Love the Bombs

Do you feel that poverty, war, famine, disease, imprisonment, etc. are all negative experiences that we should avoid as much as possible? Are these scourges that we must rid the planet of? Are they terrible things for anyone to have to experience?

These experiences have been with us for a long time for a very good reason. They help us grow. And so we’re going to continue creating them as long as they continue to serve that purpose so well.

From one perspective these experiences may seem wrong or bad. And yet people are experiencing them every day, and your feeling bad isn’t making a shred of difference to them. Wars are still being fought, people are still getting cancer, and many don’t have access to clean water — despite your best efforts to feel as bad as possible for as long as possible about their crummy situation.

What if you’re the one going through such an experience? Again, your feeling bad doesn’t help much. If anything it makes things worse and guarantees that the unwanted situation will continue. Feeling bad doesn’t typically end wars, hunger, or disease. More likely those negative feelings may help give rise to those events.

Is it noble and ethical to feel bad and then do nothing about it? Complaining about what you don’t like doesn’t make you a compassionate person. It just makes you feel powerless.

You’re not going to change these aspects of reality, not because you don’t care about people, but because deep down there’s a part of you that recognizes the intrinsic value of such experiences, even if you’re not ready to consciously acknowledge that.

From a broader perspective, we can see that the pain involved in such experiences is always temporary, never permanent. It always comes to an end eventually, allowing us to cultivate an awareness of the value of such experiences — a newfound sense of appreciation and gratitude for life.

If you’re honest with yourself, you’ll see that you don’t hate these things or want them to go away. The real truth is that you love them and can’t get enough of them. You’re just having a hard time coming to terms with this truth since you’ve been taught to believe it’s wrong.

And so you justify your interest in violence by saying that you’re just observing it or educating yourself — you’re not an active participant, just a concerned bystander. In a similar fashion, you may pay people to slaughter your daily feast of animal flesh, while continuing to pretend you’re a nonviolent person.

Which diseases have you cured? Which famines have you fixed? Which wars did you end? If you think these are ethical pursuits, then where’s the evidence of your ethics? Are you just lazy? Or it is possible — just maybe — that you don’t actually care to spend your life working on any of these things? Aren’t you perfectly fine doing something else entirely? Does this mean, as you’ve been taught to believe, that you’re a bad or uncaring person?

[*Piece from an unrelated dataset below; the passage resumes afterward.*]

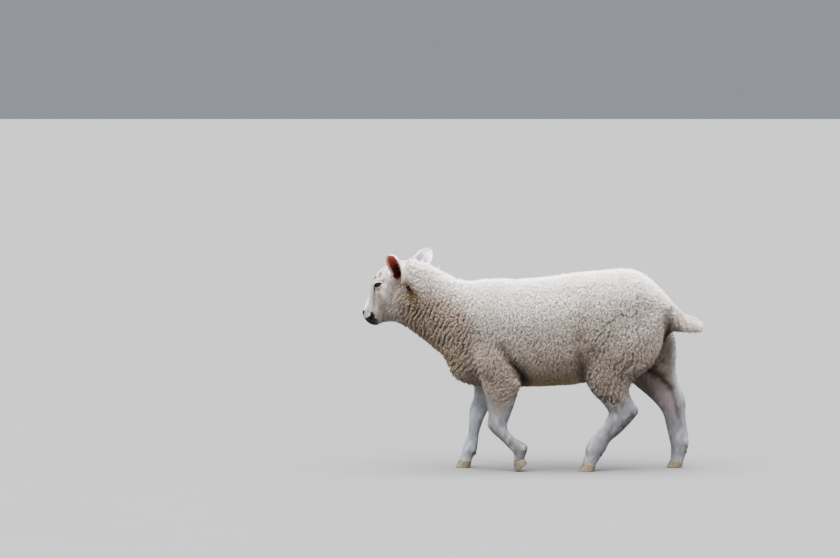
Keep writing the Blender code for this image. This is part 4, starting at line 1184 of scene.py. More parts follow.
def spaced(q, gap):
    """Indices of points no nearer to each other than gap, taken in order."""
    cells, kept = {}, []
    keys = np.floor(q / gap).astype(int)
    own_gap = gap * gap
    listed = q.tolist()
    near = [(i, j, k) for i in (-1, 0, 1) for j in (-1, 0, 1) for k in (-1, 0, 1)]
    for index, (kx, ky, kz) in enumerate(keys.tolist()):
        x, y, z = listed[index]
        clear = True
        for i, j, k in near:
            for other in cells.get((kx + i, ky + j, kz + k), ()):
                ox, oy, oz = listed[other]
                if (ox - x) ** 2 + (oy - y) ** 2 + (oz - z) ** 2 < own_gap:
                    clear = False
                    break
            if not clear:
                break
        if clear:
            cells.setdefault((kx, ky, kz), []).append(index)
            kept.append(index)
    return np.array(kept, int)


def at(values, tris, pick, bary):
    return (values[tris[pick]] * bary[:, :, None]).sum(1)


# ---------------------------------------------------------------- tufts as closed meshes
def build_tufts(name, paths, radii, colours, flats, ways, uv, sides=3):
    """Closed spindles. paths: (count, stations, 3), from the root's point to the tip's; radii, colours: one per station."""
    count, stations = paths.shape[:2]
    angle = np.arange(sides) * 2 * math.pi / sides
    tangent = np.gradient(paths, axis=1)
    tangent /= np.maximum(np.linalg.norm(tangent, axis=2), 1e-6)[:, :, None]
    wide = np.repeat(ways[:, None, :], stations, 1)
    wide = wide - tangent * (wide * tangent).sum(2)[:, :, None]
    wide /= np.maximum(np.linalg.norm(wide, axis=2), 1e-6)[:, :, None]
    high = np.cross(tangent, wide)
    rings = stations - 2
    c, s = np.cos(angle), np.sin(angle)
    ring = (
        paths[:, 1:-1, None, :]
        + wide[:, 1:-1, None, :] * (radii[:, 1:-1, None] * c)[..., None]
        + high[:, 1:-1, None, :] * ((radii[:, 1:-1] * flats[:, None])[:, :, None] * s)[..., None]
    )

    def per_point(values):
        width = values.shape[2]
        middle = np.repeat(values[:, 1:-1, None, :], sides, 2).reshape(count, rings * sides, width)
        return np.concatenate([values[:, :1, :], middle, values[:, -1:, :]], 1)

    per = rings * sides + 2
    points = np.concatenate([paths[:, :1, :], ring.reshape(count, rings * sides, 3), paths[:, -1:, :]], 1).reshape(-1, 3)
    faces = []
    for k in range(sides):
        m = (k + 1) % sides
        faces.append([0, 1 + m, 1 + k])
    for r in range(rings - 1):
        for k in range(sides):
            m = (k + 1) % sides
            faces.append([1 + r * sides + k, 1 + r * sides + m, 1 + (r + 1) * sides + m, 1 + (r + 1) * sides + k])
    for k in range(sides):
        m = (k + 1) % sides
        faces.append([1 + (rings - 1) * sides + k, 1 + (rings - 1) * sides + m, per - 1])
    loops = (np.arange(count)[:, None] * per + np.array([i for f in faces for i in f])[None, :]).ravel().astype(np.int32)
    sizes = np.tile(np.array([len(f) for f in faces], np.int32), count)
    starts = np.concatenate([[0], np.cumsum(sizes)[:-1]]).astype(np.int32)
    mesh = bpy.data.meshes.new(name)
    mesh.vertices.add(len(points))
    mesh.vertices.foreach_set("co", ((points + SHIFT) * MM).astype(np.float32).ravel())
    mesh.loops.add(len(loops))
    mesh.loops.foreach_set("vertex_index", loops)
    mesh.polygons.add(len(sizes))
    mesh.polygons.foreach_set("loop_start", starts)
    mesh.update(calc_edges=True)
    mesh.polygons.foreach_set("use_smooth", np.ones(len(sizes), bool))
    value = per_point(colours).reshape(-1, 3)
    layer = mesh.color_attributes.new("coat", "FLOAT_COLOR", "POINT")
    layer.data.foreach_set("color", np.concatenate([value, np.ones((len(value), 1))], 1).astype(np.float32).ravel())
    lay = mesh.attributes.new("lie", "FLOAT_VECTOR", "POINT")
    lay.data.foreach_set("vector", per_point(tangent).astype(np.float32).ravel())
    gone = np.concatenate([np.zeros((count, 1)), np.cumsum(np.linalg.norm(np.diff(paths, axis=1), axis=2), 1)], 1)
    gone = per_point(gone[:, :, None])[:, :, 0] + (np.arange(count) * 0.37 % 2.0)[:, None]
    run = mesh.attributes.new("run", "FLOAT", "POINT")
    run.data.foreach_set("value", gone.astype(np.float32).ravel())
    du = np.concatenate([[0.0], np.tile(np.linspace(-0.0013, 0.0013, sides), rings), [0.0]])
    dv = np.concatenate([[-0.0015], np.repeat(np.linspace(-0.0008, 0.0006, rings) if rings > 1 else [-0.0001], sides), [0.0015]])
    spots = (uv[:, None, :] + np.stack([du, dv], 1)[None, :, :]).reshape(-1, 2)
    uv_layer = mesh.uv_layers.new(name="OFBake")
    uv_layer.data.foreach_set("uv", spots[loops].astype(np.float32).ravel())
    mesh.validate(clean_customdata=False)
    thing = bpy.data.objects.new(name, mesh)
    bpy.context.scene.collection.objects.link(thing)
    return thing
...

Another way to care about people is to recognize that we’re more than just physical creatures. We are conscious beings, and all of these seemingly negative experiences serve to fuel our expansion and growth. If all we had was perfect peace, health, abundance, and more, we’d likely be bored to tears and depressed. There would be no basis for appreciating what we have. Gratitude and appreciation exist in a realm of contrast. To appreciate something is to recognize the value of its presence relative to its absence.

When you know sickness, you can appreciate health. When you know violence, you can appreciate peace. When you know imprisonment, you can appreciate freedom.

But you can go way beyond appreciating one side at the expense of the other. When you embrace these opposites, you can learn to appreciate both sides as an integrated whole. You can appreciate war as much as peace, disease as much as health, lack as much as abundance, etc. You can see how war expands your courage, how disease gives you time for solitude and introspection, how imprisonment makes you think deeply about how you use your time.

Some people mistakenly assume that I’d like to eliminate poverty, war, disease, and so on from the world. Perhaps I should want to create a more equitable situation for everyone. I would not like that at all. I value these aspects of reality and appreciate them, and I expect to see them continue.

In the years ahead, I expect to see the gap between rich and poor grow even wider. Some people think this is terrible, but to me it’s a good thing — it means more contrast, which will fuel more conscious expansion and growth experiences for all. We will add new layers upon layers as the haves move ever further away from the have-nots in terms of wealth, health, technology, and more.

I expect to see lots of new weapons invented and used as well, and I welcome their arrival. I expect to see new diseases. We have a whole host of new problems ahead. Again, this is wonderful fuel for expansion and growth.

We live in an expanding universe, and it’s expanding in all directions, not just the directions you like. Would you rather live in a contracting universe? Would you truly be happy in a world where life is collapsing towards equality, uniformity, and conformity? Would that make you breathe a sigh of relief — knowing that we’re reducing contrast over time instead of increasing it? Would that be heaven… or hell?

Whether you agree with this article or not makes little difference to me. I care nothing of convincing you of anything. My job is to stimulate growth by bringing unconscious notions to conscious awareness. But for your own sake, make up your mind about this. If you’re serious about putting an end to those unfair, unpleasant, and cruel aspects of human life, then don’t waste another precious moment reading my blog when you could be doing the hero thing. If you truly think the world needs rescuing, then quit being lazy, pick a problem to tackle, and go get busy. Or you could ponder the possibility that maybe the world is perfect the way it is, and your relationship to it is what really needs rescuing.